*Stated exercise*
Starting at the first line of the data below, write out each line exactly until you reach the line containing "under the middle.", and include that line too.
--- start Data section ---
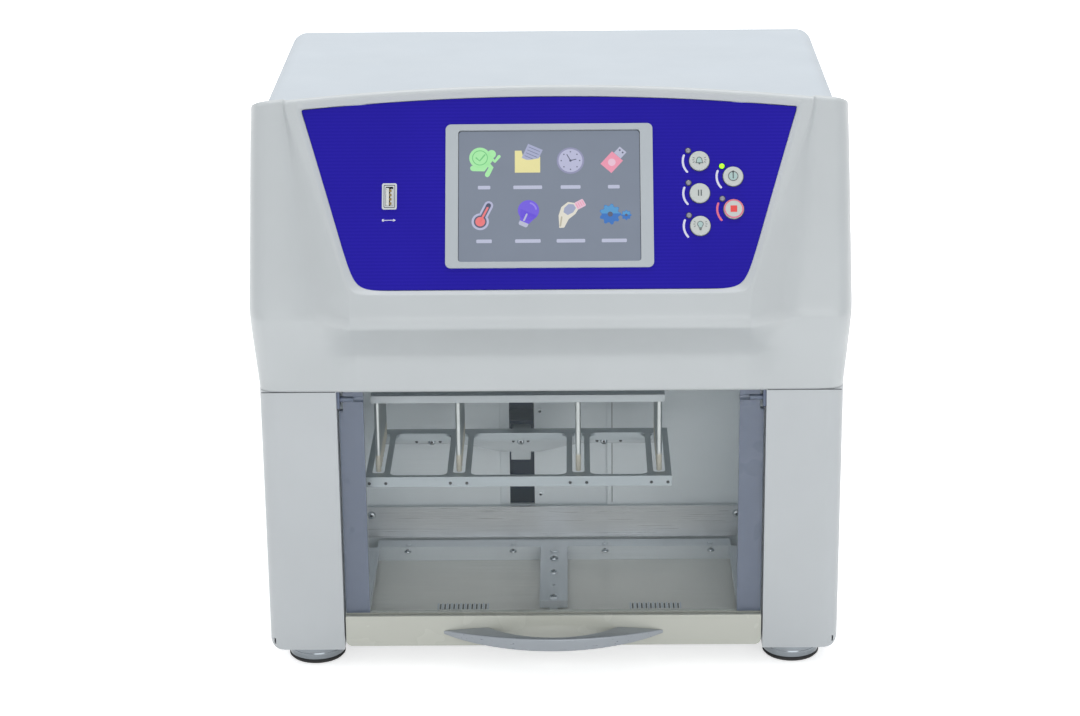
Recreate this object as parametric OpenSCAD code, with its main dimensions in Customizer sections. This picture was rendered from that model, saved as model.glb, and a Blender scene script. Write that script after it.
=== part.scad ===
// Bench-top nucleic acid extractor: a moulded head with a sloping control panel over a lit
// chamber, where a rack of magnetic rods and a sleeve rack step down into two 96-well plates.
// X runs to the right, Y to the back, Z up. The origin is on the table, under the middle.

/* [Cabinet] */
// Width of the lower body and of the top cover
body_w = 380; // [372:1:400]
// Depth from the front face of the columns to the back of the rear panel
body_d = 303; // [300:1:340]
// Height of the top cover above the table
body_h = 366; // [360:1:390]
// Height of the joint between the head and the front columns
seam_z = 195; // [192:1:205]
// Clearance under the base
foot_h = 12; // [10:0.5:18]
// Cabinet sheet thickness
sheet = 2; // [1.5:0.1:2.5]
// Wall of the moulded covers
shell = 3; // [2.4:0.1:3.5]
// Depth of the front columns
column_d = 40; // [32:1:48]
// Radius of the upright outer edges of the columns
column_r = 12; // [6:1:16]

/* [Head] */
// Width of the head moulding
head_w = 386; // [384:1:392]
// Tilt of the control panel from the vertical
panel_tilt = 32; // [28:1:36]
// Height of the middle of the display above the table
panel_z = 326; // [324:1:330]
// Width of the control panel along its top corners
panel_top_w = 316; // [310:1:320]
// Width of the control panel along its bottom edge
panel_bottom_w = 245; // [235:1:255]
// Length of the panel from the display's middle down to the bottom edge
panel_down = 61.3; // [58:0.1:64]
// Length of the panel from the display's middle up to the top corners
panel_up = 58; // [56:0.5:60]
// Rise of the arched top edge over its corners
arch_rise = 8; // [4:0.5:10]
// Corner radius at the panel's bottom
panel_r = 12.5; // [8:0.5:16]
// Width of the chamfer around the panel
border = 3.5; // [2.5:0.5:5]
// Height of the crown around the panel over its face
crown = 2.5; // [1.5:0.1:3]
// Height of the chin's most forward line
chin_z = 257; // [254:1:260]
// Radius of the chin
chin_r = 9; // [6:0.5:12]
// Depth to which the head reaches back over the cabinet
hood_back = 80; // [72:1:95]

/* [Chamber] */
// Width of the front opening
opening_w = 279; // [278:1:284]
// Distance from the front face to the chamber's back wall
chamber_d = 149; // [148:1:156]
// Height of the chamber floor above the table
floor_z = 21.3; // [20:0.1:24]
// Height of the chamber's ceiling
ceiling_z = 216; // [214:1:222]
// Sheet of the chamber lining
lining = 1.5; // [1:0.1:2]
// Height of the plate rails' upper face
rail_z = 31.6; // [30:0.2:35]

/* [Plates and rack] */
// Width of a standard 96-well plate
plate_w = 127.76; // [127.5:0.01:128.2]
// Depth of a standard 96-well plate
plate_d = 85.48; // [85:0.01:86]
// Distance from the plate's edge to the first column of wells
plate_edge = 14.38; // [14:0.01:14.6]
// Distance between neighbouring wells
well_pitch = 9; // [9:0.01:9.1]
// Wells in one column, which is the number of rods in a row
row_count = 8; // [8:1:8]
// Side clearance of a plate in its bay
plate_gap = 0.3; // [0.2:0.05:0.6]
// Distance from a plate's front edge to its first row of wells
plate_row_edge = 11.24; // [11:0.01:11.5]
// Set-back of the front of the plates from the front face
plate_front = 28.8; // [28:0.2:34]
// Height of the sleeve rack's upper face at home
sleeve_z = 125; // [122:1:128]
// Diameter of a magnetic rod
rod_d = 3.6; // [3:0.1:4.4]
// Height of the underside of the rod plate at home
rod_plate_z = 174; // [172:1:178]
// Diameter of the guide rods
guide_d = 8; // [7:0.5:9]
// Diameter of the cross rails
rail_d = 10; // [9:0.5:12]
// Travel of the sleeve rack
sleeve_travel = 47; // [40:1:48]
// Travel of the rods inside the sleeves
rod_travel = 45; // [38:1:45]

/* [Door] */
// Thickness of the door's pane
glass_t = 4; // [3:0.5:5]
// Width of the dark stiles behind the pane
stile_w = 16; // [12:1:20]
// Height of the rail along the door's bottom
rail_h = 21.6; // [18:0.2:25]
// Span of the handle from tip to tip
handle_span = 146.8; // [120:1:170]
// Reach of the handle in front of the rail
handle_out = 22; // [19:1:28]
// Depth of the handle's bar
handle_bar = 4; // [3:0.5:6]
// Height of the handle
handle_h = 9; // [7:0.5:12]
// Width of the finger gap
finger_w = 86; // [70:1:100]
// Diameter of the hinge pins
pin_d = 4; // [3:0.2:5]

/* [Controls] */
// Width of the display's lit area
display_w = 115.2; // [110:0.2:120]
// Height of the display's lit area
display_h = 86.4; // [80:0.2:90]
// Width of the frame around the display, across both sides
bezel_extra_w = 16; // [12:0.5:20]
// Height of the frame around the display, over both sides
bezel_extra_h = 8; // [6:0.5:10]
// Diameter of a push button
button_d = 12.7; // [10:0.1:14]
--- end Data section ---
*Result for this task*
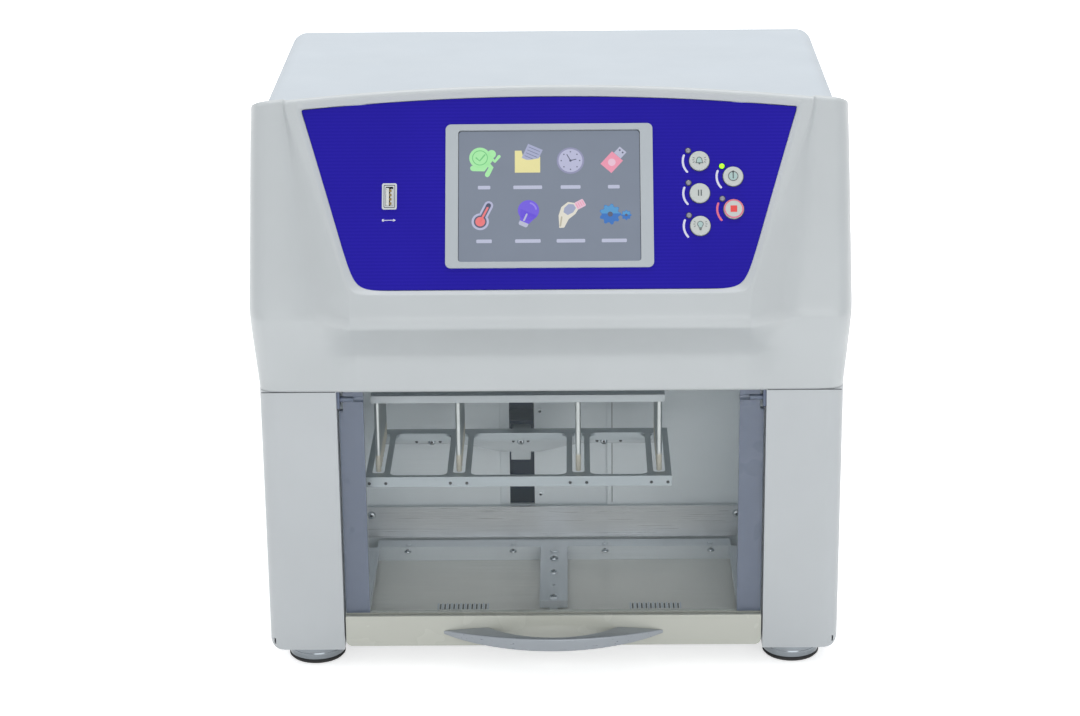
Recreate this object as parametric OpenSCAD code, with its main dimensions in Customizer sections. This picture was rendered from that model, saved as model.glb, and a Blender scene script. Write that script after it.
=== part.scad ===
// Bench-top nucleic acid extractor: a moulded head with a sloping control panel over a lit
// chamber, where a rack of magnetic rods and a sleeve rack step down into two 96-well plates.
// X runs to the right, Y to the back, Z up. The origin is on the table, under the middle.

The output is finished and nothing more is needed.